Written exercise: Reproduce the material that follows, please, but only from its first line to the line containing "robe's back, in", inclusive.

Supplied information:

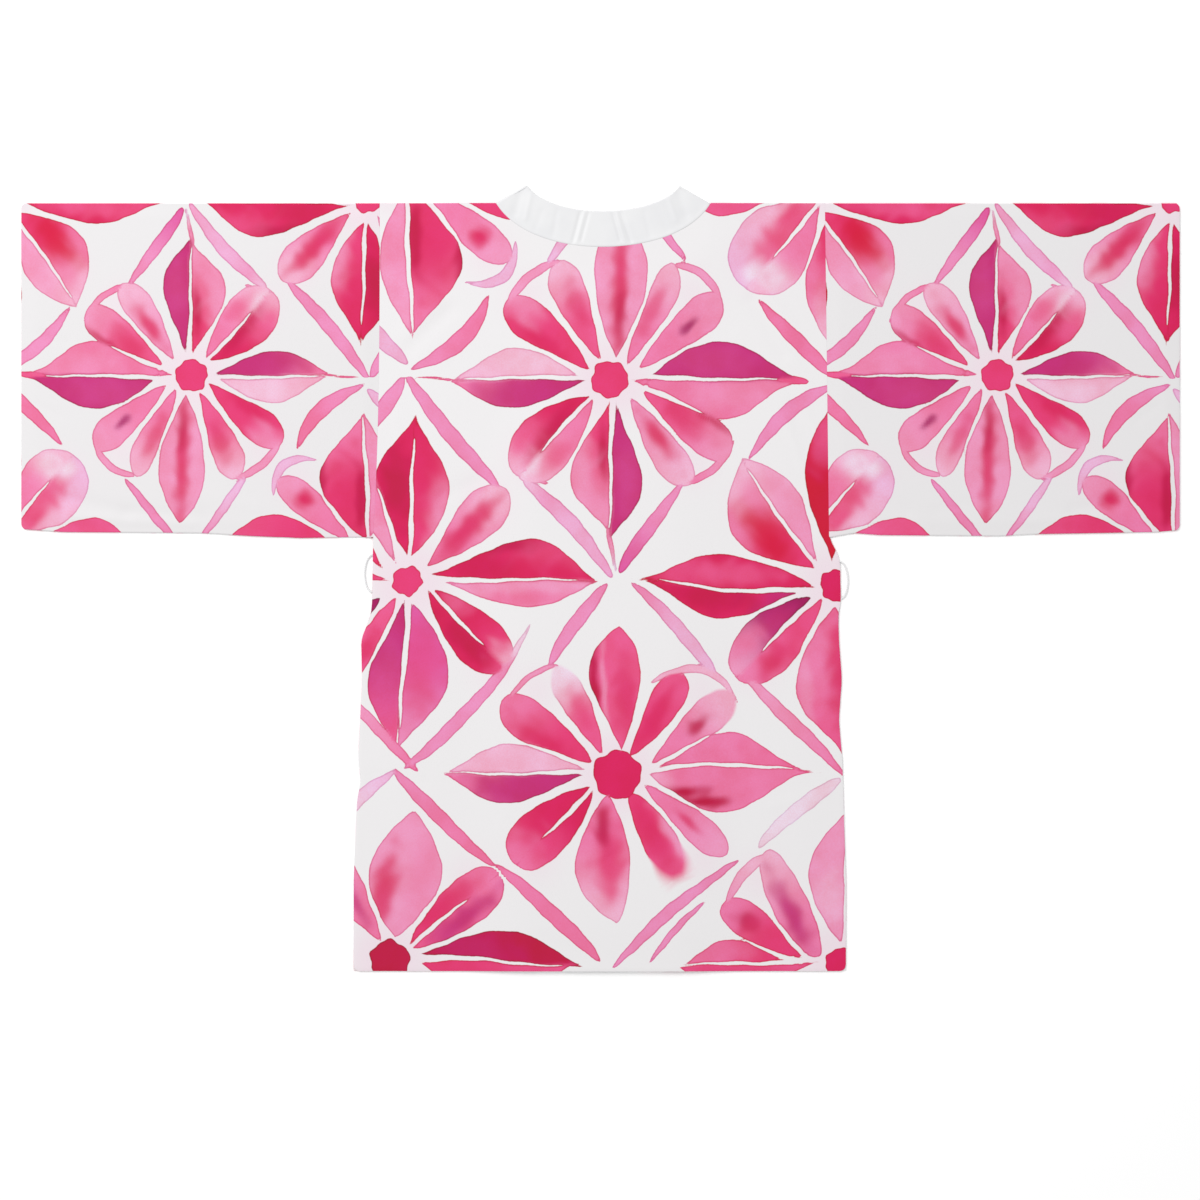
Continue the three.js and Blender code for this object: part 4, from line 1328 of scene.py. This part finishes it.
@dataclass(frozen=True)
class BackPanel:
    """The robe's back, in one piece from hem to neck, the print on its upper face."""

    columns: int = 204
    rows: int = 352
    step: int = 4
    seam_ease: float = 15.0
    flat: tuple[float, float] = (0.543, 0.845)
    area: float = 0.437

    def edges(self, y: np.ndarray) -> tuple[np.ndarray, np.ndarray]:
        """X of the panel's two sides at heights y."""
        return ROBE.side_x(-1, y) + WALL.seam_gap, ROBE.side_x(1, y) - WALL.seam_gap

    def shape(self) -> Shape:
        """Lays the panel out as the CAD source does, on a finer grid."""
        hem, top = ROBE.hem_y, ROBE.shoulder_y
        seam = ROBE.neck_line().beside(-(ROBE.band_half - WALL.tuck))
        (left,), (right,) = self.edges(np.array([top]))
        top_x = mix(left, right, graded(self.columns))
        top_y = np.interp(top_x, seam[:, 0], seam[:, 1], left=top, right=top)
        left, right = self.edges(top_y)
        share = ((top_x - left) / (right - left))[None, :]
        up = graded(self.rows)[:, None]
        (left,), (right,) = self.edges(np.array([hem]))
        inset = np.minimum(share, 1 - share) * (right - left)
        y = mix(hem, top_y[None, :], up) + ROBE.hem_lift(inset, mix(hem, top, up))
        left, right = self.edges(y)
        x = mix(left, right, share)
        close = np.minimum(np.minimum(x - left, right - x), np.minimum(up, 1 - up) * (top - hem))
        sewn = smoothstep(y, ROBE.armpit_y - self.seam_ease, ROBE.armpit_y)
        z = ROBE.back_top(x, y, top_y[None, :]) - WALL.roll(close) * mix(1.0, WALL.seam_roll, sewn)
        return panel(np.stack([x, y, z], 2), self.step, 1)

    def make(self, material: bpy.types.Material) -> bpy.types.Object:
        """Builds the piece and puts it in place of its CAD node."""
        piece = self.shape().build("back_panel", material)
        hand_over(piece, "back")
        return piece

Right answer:
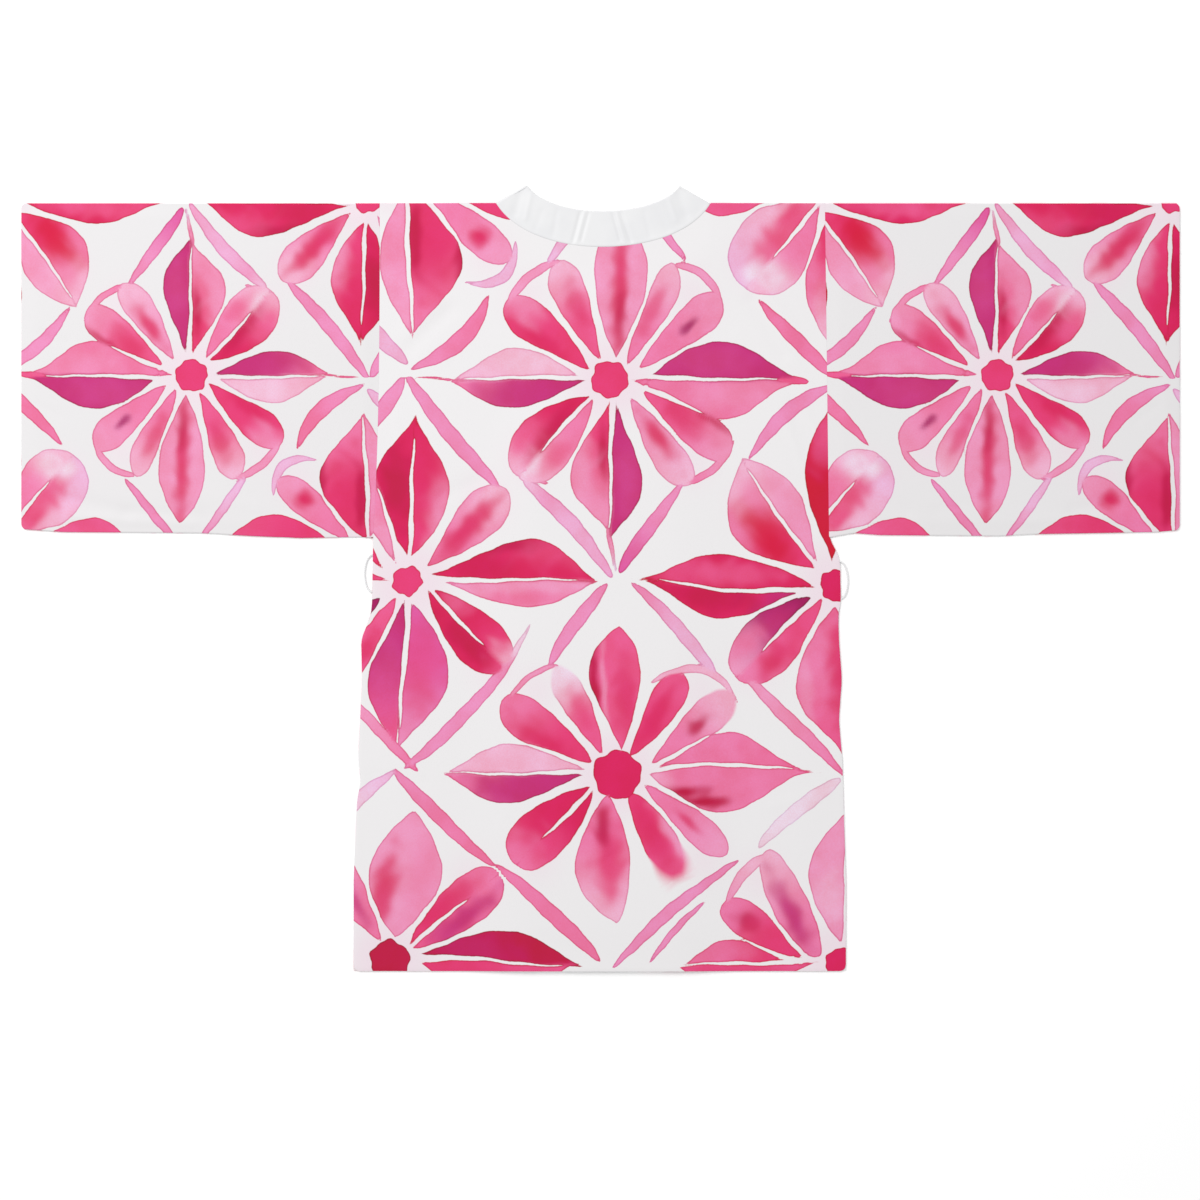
Continue the three.js and Blender code for this object: part 4, from line 1328 of scene.py. This part finishes it.
@dataclass(frozen=True)
class BackPanel:
    """The robe's back, in one piece from hem to neck, the print on its upper face."""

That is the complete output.